The centrist position, represented by figures like UK Prime Minister Keir Starmer, focuses on the collateral damage to ordinary people. Starmer has said he's "fed up" with Trump and compared him to Putin, specifically citing the impact of this war on energy prices and the cost of living for British families. The diplomatic maneuvering is secondary to the real-world harm: displacement, death, economic disruption. From this angle, both Trump and Netanyahu are gambling with global stability for narrow political gains.
But there's a fourth, less obvious insight worth considering. The real problem may not be the ceasefire itself, but the assumption that a ceasefire could ever be partial.
Wars don't work like light switches. You can't turn them off in one region and leave them on in another without consequences. The Middle East is a single system. Israeli operations in Lebanon affect Iranian calculations about the Strait of Hormuz. Energy markets respond to both. Displaced populations destabilize neighbors. Proxy networks don't respect negotiated boundaries. Netanyahu's decision to treat Lebanon as separate from the Iran ceasefire isn't clever diplomacy; it's a failure to understand the basic physics of the conflict.
What's happening now is that everyone is discovering this limitation simultaneously. Iran has to decide whether to honor a ceasefire that leaves it strategically disadvantaged. The U.S. has to decide whether to pressure Israel or lose credibility with Iran.

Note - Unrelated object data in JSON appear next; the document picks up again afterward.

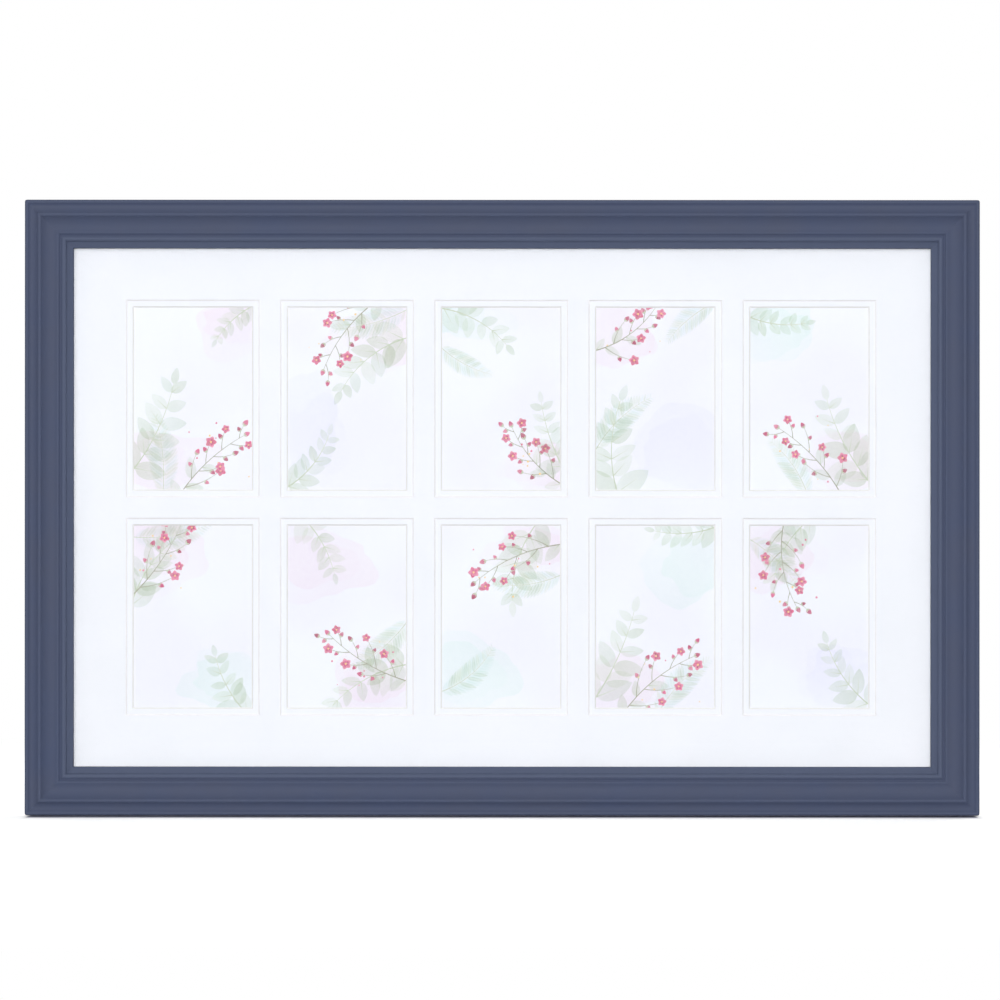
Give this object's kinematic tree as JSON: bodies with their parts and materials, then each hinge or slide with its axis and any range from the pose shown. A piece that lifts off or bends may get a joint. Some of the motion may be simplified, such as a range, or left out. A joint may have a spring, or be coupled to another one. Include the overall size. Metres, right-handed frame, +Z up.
{
  "type": "collage photo frame",
  "caption": "Wide mitred moulded frame with glass, a double window mat for a grid of photos, a backing board held by turn buttons, and swinging ring hangers.",
  "frame": {"origin": "centre of the frame's back plane, midway between its outer edges", "axes": "+X to the right and +Z up as seen from the front; +Y backwards to the wall, so the front faces -Y"},
  "size_m": [0.76, 0.0261, 0.49],
  "materials": {
    "painted_wood": "satin blue-grey paint on the face and sides",
    "window_glass": "clear",
    "mat_board": "matt white board",
    "card_print": "printed card",
    "hardboard": "bare hardboard",
    "zinc_steel": "zinc plated"
  },
  "bodies": {
    "frame": {"top_rail": "painted_wood", "bottom_rail": "painted_wood", "left_rail": "painted_wood", "right_rail": "painted_wood", "corner_v_nails": "zinc_steel", "glass_pane": "window_glass", "top_mat": "mat_board", "bottom_mat": "mat_board", "photo_card_1": "card_print", "photo_card_2": "card_print", "photo_card_3": "card_print", "photo_card_4": "card_print", "photo_card_5": "card_print", "photo_card_6": "card_print", "photo_card_7": "card_print", "photo_card_8": "card_print", "photo_card_9": "card_print", "photo_card_10": "card_print", "backing_board": "hardboard", "turn_button_screws": "zinc_steel", "hanger_strap_top_1": "zinc_steel", "hanger_strap_top_2": "zinc_steel", "hanger_strap_left_1": "zinc_steel", "hanger_strap_left_2": "zinc_steel", "hanger_screws": "zinc_steel"},
    "turn_button_top_1": {"turn_button_top_1": "zinc_steel"},
    "turn_button_top_2": {"turn_button_top_2": "zinc_steel"},
    "turn_button_top_3": {"turn_button_top_3": "zinc_steel"},
    "turn_button_bottom_1": {"turn_button_bottom_1": "zinc_steel"},
    "turn_button_bottom_2": {"turn_button_bottom_2": "zinc_steel"},
    "turn_button_bottom_3": {"turn_button_bottom_3": "zinc_steel"},
    "turn_button_left_1": {"turn_button_left_1": "zinc_steel"},
    "turn_button_left_2": {"turn_button_left_2": "zinc_steel"},
    "turn_button_right_1": {"turn_button_right_1": "zinc_steel"},
    "turn_button_right_2": {"turn_button_right_2": "zinc_steel"},
    "hanger_ring_top_1": {"hanger_ring_top_1": "zinc_steel"},
    "hanger_ring_top_2": {"hanger_ring_top_2": "zinc_steel"},
    "hanger_ring_left_1": {"hanger_ring_left_1": "zinc_steel"},
    "hanger_ring_left_2": {"hanger_ring_left_2": "zinc_steel"}
  },
  "joints": [
    {"name": "turn_button_top_1_turn", "type": "hinge", "parent": "frame", "child": "turn_button_top_1", "pos_m": [-0.2888, 0, 0.2205], "axis": [0, 1, 0], "continuous": true},
    {"name": "turn_button_top_2_turn", "type": "hinge", "parent": "frame", "child": "turn_button_top_2", "pos_m": [0, 0, 0.2205], "axis": [0, 1, 0], "continuous": true},
    {"name": "turn_button_top_3_turn", "type": "hinge", "parent": "frame", "child": "turn_button_top_3", "pos_m": [0.2888, 0, 0.2205], "axis": [0, 1, 0], "continuous": true},
    {"name": "turn_button_bottom_1_turn", "type": "hinge", "parent": "frame", "child": "turn_button_bottom_1", "pos_m": [-0.2888, 0, -0.2205], "axis": [0, 1, 0], "continuous": true},
    {"name": "turn_button_bottom_2_turn", "type": "hinge", "parent": "frame", "child": "turn_button_bottom_2", "pos_m": [0, 0, -0.2205], "axis": [0, 1, 0], "continuous": true},
    {"name": "turn_button_bottom_3_turn", "type": "hinge", "parent": "frame", "child": "turn_button_bottom_3", "pos_m": [0.2888, 0, -0.2205], "axis": [0, 1, 0], "continuous": true},
    {"name": "turn_button_left_1_turn", "type": "hinge", "parent": "frame", "child": "turn_button_left_1", "pos_m": [-0.3555, 0, -0.0833], "axis": [0, 1, 0], "continuous": true},
    {"name": "turn_button_left_2_turn", "type": "hinge", "parent": "frame", "child": "turn_button_left_2", "pos_m": [-0.3555, 0, 0.0833], "axis": [0, 1, 0], "continuous": true},
    {"name": "turn_button_right_1_turn", "type": "hinge", "parent": "frame", "child": "turn_button_right_1", "pos_m": [0.3555, 0, -0.0833], "axis": [0, 1, 0], "continuous": true},
    {"name": "turn_button_right_2_turn", "type": "hinge", "parent": "frame", "child": "turn_button_right_2", "pos_m": [0.3555, 0, 0.0833], "axis": [0, 1, 0], "continuous": true},
    {"name": "hanger_ring_top_1_swing", "type": "hinge", "parent": "frame", "child": "hanger_ring_top_1", "pos_m": [-0.1672, 0.00203, 0.229], "axis": [-1, 0, 0], "range_deg": [0, 178.2]},
    {"name": "hanger_ring_top_2_swing", "type": "hinge", "parent": "frame", "child": "hanger_ring_top_2", "pos_m": [0.1672, 0.00203, 0.229], "axis": [-1, 0, 0], "range_deg": [0, 178.2]},
    {"name": "hanger_ring_left_1_swing", "type": "hinge", "parent": "frame", "child": "hanger_ring_left_1", "pos_m": [-0.364, 0.00203, -0.1568], "axis": [0, 0, -1], "range_deg": [0, 178.2]},
    {"name": "hanger_ring_left_2_swing", "type": "hinge", "parent": "frame", "child": "hanger_ring_left_2", "pos_m": [-0.364, 0.00203, 0.1568], "axis": [0, 0, -1], "range_deg": [0, 178.2]}
  ]
}
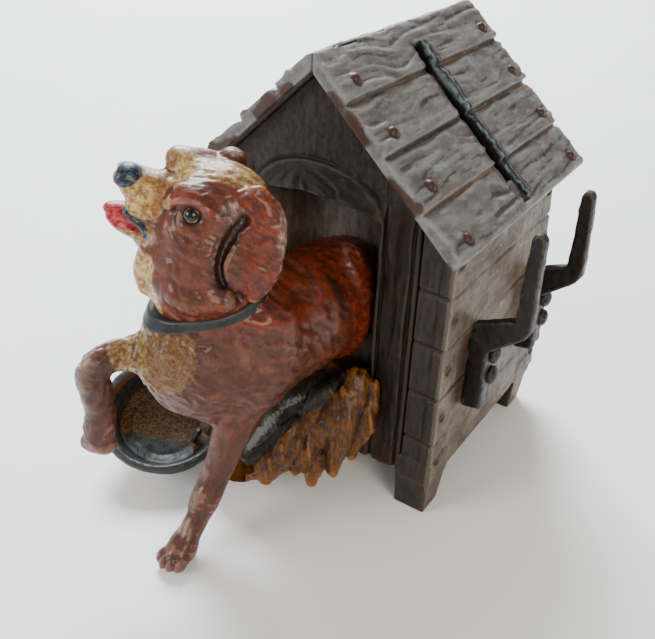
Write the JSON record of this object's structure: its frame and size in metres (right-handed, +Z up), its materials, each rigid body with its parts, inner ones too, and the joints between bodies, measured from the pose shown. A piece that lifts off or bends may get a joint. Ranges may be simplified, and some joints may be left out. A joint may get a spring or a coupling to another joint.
{
  "type": "still bank",
  "caption": "Money box shaped as a boarded dog kennel with a coin slot in the roof, a dog leaping from its doorway over straw and a bowl, and side hooks.",
  "frame": {"origin": "middle of the whole object's footprint, on the surface it stands on", "axes": "+Z up, -Y out of the kennel's doorway, +X towards the wall with the hooks and the slope with the coin slot"},
  "size_m": [0.0846, 0.1042, 0.0955],
  "materials": {
    "front_paint": "satin, very dark brown, worn",
    "wall_paint": "satin, weathered grey-brown",
    "roof_paint": "satin, weathered grey-taupe",
    "bare_iron": "bare, dark, slightly rusty",
    "bracket_paint": "semi-gloss near-black brown",
    "dog_paint": "gloss aged enamel, red-brown and cream",
    "straw_paint": "satin gold over dark brown",
    "bowl_paint": "satin dark grey-green"
  },
  "bodies": {
    "bank": {"front_wall": "front_paint", "doorway_recess": "front_paint", "back_wall": "wall_paint", "left_wall": "wall_paint", "right_wall": "wall_paint", "roof": "roof_paint", "base_plate": "bare_iron", "trap_rivet": "bare_iron", "tie_bolt_left": "bare_iron", "tie_bolt_right": "bare_iron", "floor_screw_left": "bare_iron", "floor_screw_right": "bare_iron", "recess_screw_left": "bare_iron", "recess_screw_right": "bare_iron", "dog_screw": "bare_iron", "straw_screw": "bare_iron", "bracket_front": "bracket_paint", "bracket_rear": "bracket_paint", "rivet_front_upper": "bracket_paint", "rivet_front_lower": "bracket_paint", "rivet_rear_upper": "bracket_paint", "rivet_rear_lower": "bracket_paint", "dog": "dog_paint", "straw_bed": "straw_paint", "food_bowl": "bowl_paint", "bowl_screw": "bowl_paint"},
    "trap": {"trap_cover": "bare_iron"}
  },
  "joints": [
    {"name": "trap_swivel", "type": "hinge", "parent": "bank", "child": "trap", "pos_m": [-0.01606, 0.02109, 0.0082], "axis": [0, 0, 1], "range_deg": [0, 85]}
  ]
}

Pakistan has to decide whether to continue hosting talks that are already obsolete. And the global markets, which briefly celebrated the ceasefire announcement, are now pricing in the likelihood that this was a temporary reprieve before the conflict resumes in earnest.
The most honest assessment is that there is no ceasefire, only a brief pause in a war that nobody has actually agreed to end. Netanyahu said it plainly. Trump confirmed it. And Iran is learning the hard way that diplomatic frameworks are only as strong as the parties' commitment to honor them.
By this weekend, we may know whether that lesson has sunk in, or whether we're about to find out what happens when a ceasefire collapses before it ever truly begins.